As a Kerryman, his achievements through the 1980s were always going to play second fiddle to the footballers, and that likely spawned in Kiernan an anger, one that leaked out as he critiqued the fitness levels, work rate and eulogising of inter-county athletes in what is, after all, a domestic sport.

His love for athletics, meanwhile, was undeniable, and as someone who spoke out again and again against the establishment — once labelling the Olympic Council of Ireland as a glorified travel agent — any criticism typically in that realm came from a knowledge that things could be better.

His life in sport was dedicated to making that happen, and what’s more, he did it all for free. He’d be there in Belfield, several times a week, in driving rain, in freezing winds, in glorious summer sun, lending his time and his wisdom to anyone who wanted it and not only did he not ask for a cent in return — he’d rebuff anyone who tried to offer it.
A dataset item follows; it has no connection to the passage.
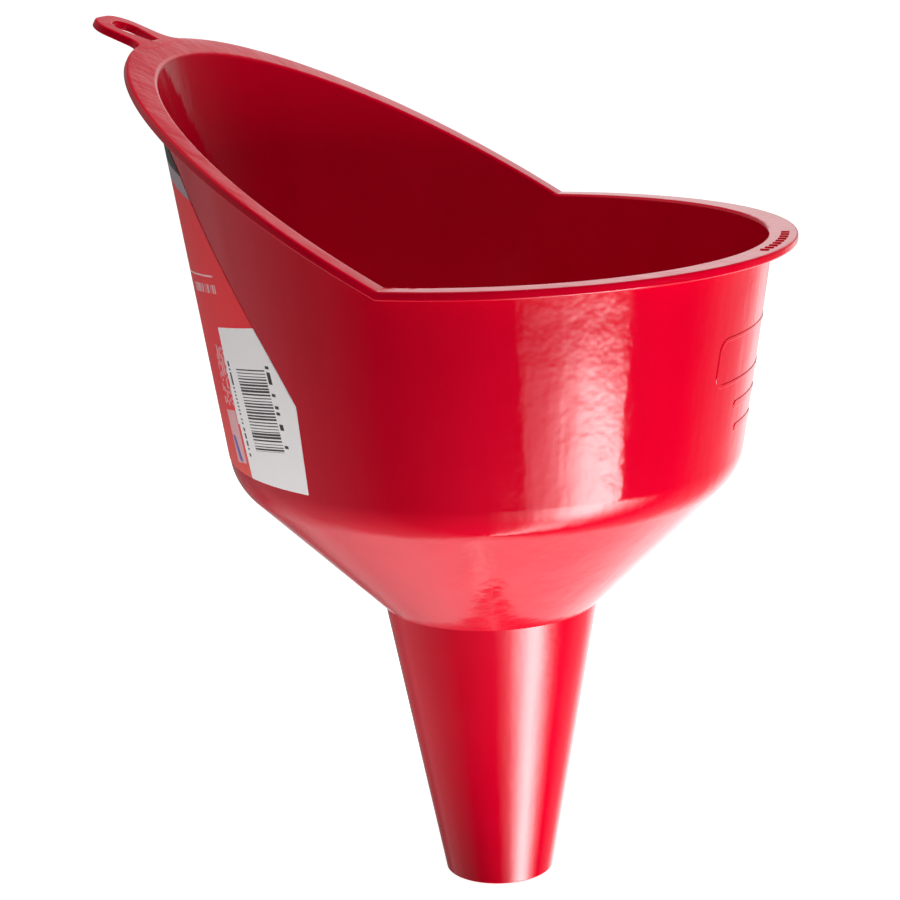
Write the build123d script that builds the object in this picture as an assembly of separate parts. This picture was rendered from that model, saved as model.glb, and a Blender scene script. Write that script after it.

It’s no exaggeration to say that thousands of runners benefitted from his wisdom over the years, and who-knows-how-many students that passed through his classroom.

He may be gone, and for those of us whose lives he brightened, that wretched reality will take some time to set in.

At the age of 67, Kiernan has left the sport, he has left our screens and though that’s still too troubling a concept to truly comprehend, it’s worth remembering that a life isn’t really lost while its legacy lives on.